● Directions
Reproduce the listing verbatim.

● Supplied material
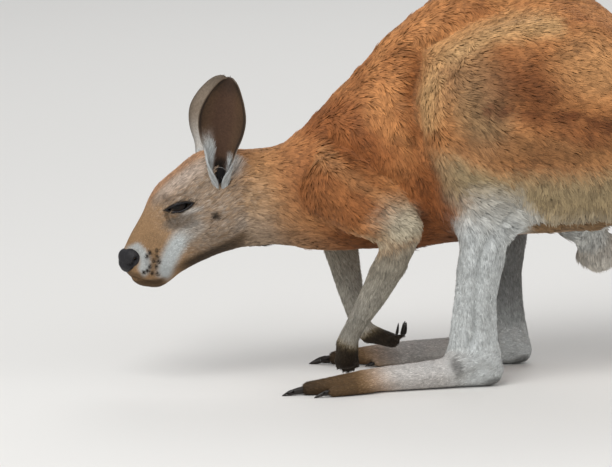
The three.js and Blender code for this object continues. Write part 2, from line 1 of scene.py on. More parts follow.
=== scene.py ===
"""The looks of a life-size male red kangaroo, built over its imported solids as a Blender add-on.

One skin covers all the flesh. Over it lie the locks of the coat, and the eyes, nose, ears and claws
are pieces of their own. Everything is in metres, in the frame of the solids: the nose towards -X,
the animal's left side towards -Y and the ground at z = 0.
"""

import json
import math

import bmesh
import bpy
import numpy as np
from mathutils import Matrix, Vector, noise
from mathutils.bvhtree import BVHTree
from mathutils.kdtree import KDTree

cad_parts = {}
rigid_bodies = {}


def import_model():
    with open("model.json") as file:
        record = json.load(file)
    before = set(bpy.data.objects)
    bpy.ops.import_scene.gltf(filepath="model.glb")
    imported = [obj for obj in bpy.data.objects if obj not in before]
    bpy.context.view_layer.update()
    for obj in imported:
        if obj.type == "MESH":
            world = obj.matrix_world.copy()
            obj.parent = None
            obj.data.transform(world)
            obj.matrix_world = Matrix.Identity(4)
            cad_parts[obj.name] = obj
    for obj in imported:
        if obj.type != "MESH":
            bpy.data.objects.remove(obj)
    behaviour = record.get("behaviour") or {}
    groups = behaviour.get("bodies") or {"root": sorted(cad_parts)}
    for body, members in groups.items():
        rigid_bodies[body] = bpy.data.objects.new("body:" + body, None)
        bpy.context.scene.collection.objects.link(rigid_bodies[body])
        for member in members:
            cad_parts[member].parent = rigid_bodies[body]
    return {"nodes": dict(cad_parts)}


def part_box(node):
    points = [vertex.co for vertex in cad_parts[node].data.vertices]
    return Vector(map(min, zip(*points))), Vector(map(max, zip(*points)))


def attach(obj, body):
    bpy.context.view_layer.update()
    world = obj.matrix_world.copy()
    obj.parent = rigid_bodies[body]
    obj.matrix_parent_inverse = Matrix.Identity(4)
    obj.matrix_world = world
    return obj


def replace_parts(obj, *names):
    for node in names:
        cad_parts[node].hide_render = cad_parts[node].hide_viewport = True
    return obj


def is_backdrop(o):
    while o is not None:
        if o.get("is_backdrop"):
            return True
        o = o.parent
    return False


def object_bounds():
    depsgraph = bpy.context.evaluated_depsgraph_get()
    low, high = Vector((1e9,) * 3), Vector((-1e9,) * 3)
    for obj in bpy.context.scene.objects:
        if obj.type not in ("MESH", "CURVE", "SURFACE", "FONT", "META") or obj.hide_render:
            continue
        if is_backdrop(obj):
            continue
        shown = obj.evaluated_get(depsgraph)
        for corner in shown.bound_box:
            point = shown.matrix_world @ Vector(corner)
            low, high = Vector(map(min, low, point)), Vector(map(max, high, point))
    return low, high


bl_info = {
    "name": "Red kangaroo",
    "version": (1, 0, 0),
    "blender": (4, 5, 0),
    "location": "3D View > Sidebar > Kangaroo",
    "description": "Builds the skin, coat, face and claws of a red kangaroo over its solids",
    "category": "Add Mesh",
}

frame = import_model()
CAD_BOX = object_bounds()

# ------------------------------------------------------------------ where things are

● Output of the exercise
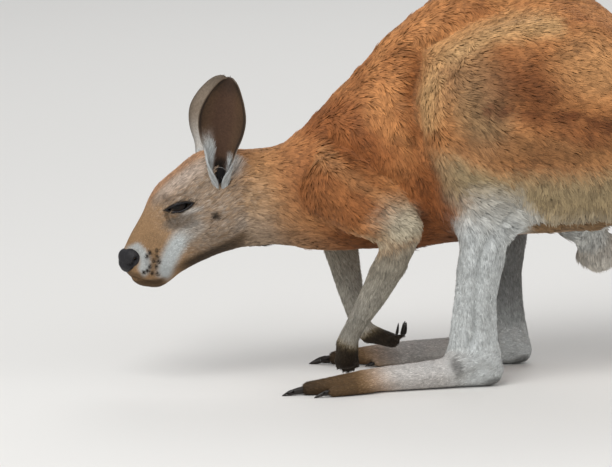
The three.js and Blender code for this object continues. Write part 2, from line 1 of scene.py on. More parts follow.
=== scene.py ===
"""The looks of a life-size male red kangaroo, built over its imported solids as a Blender add-on.

One skin covers all the flesh. Over it lie the locks of the coat, and the eyes, nose, ears and claws
are pieces of their own. Everything is in metres, in the frame of the solids: the nose towards -X,
the animal's left side towards -Y and the ground at z = 0.
"""

import json
import math

import bmesh
import bpy
import numpy as np
from mathutils import Matrix, Vector, noise
from mathutils.bvhtree import BVHTree
from mathutils.kdtree import KDTree

cad_parts = {}
rigid_bodies = {}


def import_model():
    with open("model.json") as file:
        record = json.load(file)
    before = set(bpy.data.objects)
    bpy.ops.import_scene.gltf(filepath="model.glb")
    imported = [obj for obj in bpy.data.objects if obj not in before]
    bpy.context.view_layer.update()
    for obj in imported:
        if obj.type == "MESH":
            world = obj.matrix_world.copy()
            obj.parent = None
            obj.data.transform(world)
            obj.matrix_world = Matrix.Identity(4)
            cad_parts[obj.name] = obj
    for obj in imported:
        if obj.type != "MESH":
            bpy.data.objects.remove(obj)
    behaviour = record.get("behaviour") or {}
    groups = behaviour.get("bodies") or {"root": sorted(cad_parts)}
    for body, members in groups.items():
        rigid_bodies[body] = bpy.data.objects.new("body:" + body, None)
        bpy.context.scene.collection.objects.link(rigid_bodies[body])
        for member in members:
            cad_parts[member].parent = rigid_bodies[body]
    return {"nodes": dict(cad_parts)}


def part_box(node):
    points = [vertex.co for vertex in cad_parts[node].data.vertices]
    return Vector(map(min, zip(*points))), Vector(map(max, zip(*points)))


def attach(obj, body):
    bpy.context.view_layer.update()
    world = obj.matrix_world.copy()
    obj.parent = rigid_bodies[body]
    obj.matrix_parent_inverse = Matrix.Identity(4)
    obj.matrix_world = world
    return obj


def replace_parts(obj, *names):
    for node in names:
        cad_parts[node].hide_render = cad_parts[node].hide_viewport = True
    return obj


def is_backdrop(o):
    while o is not None:
        if o.get("is_backdrop"):
            return True
        o = o.parent
    return False


def object_bounds():
    depsgraph = bpy.context.evaluated_depsgraph_get()
    low, high = Vector((1e9,) * 3), Vector((-1e9,) * 3)
    for obj in bpy.context.scene.objects:
        if obj.type not in ("MESH", "CURVE", "SURFACE", "FONT", "META") or obj.hide_render:
            continue
        if is_backdrop(obj):
            continue
        shown = obj.evaluated_get(depsgraph)
        for corner in shown.bound_box:
            point = shown.matrix_world @ Vector(corner)
            low, high = Vector(map(min, low, point)), Vector(map(max, high, point))
    return low, high


bl_info = {
    "name": "Red kangaroo",
    "version": (1, 0, 0),
    "blender": (4, 5, 0),
    "location": "3D View > Sidebar > Kangaroo",
    "description": "Builds the skin, coat, face and claws of a red kangaroo over its solids",
    "category": "Add Mesh",
}

frame = import_model()
CAD_BOX = object_bounds()

# ------------------------------------------------------------------ where things are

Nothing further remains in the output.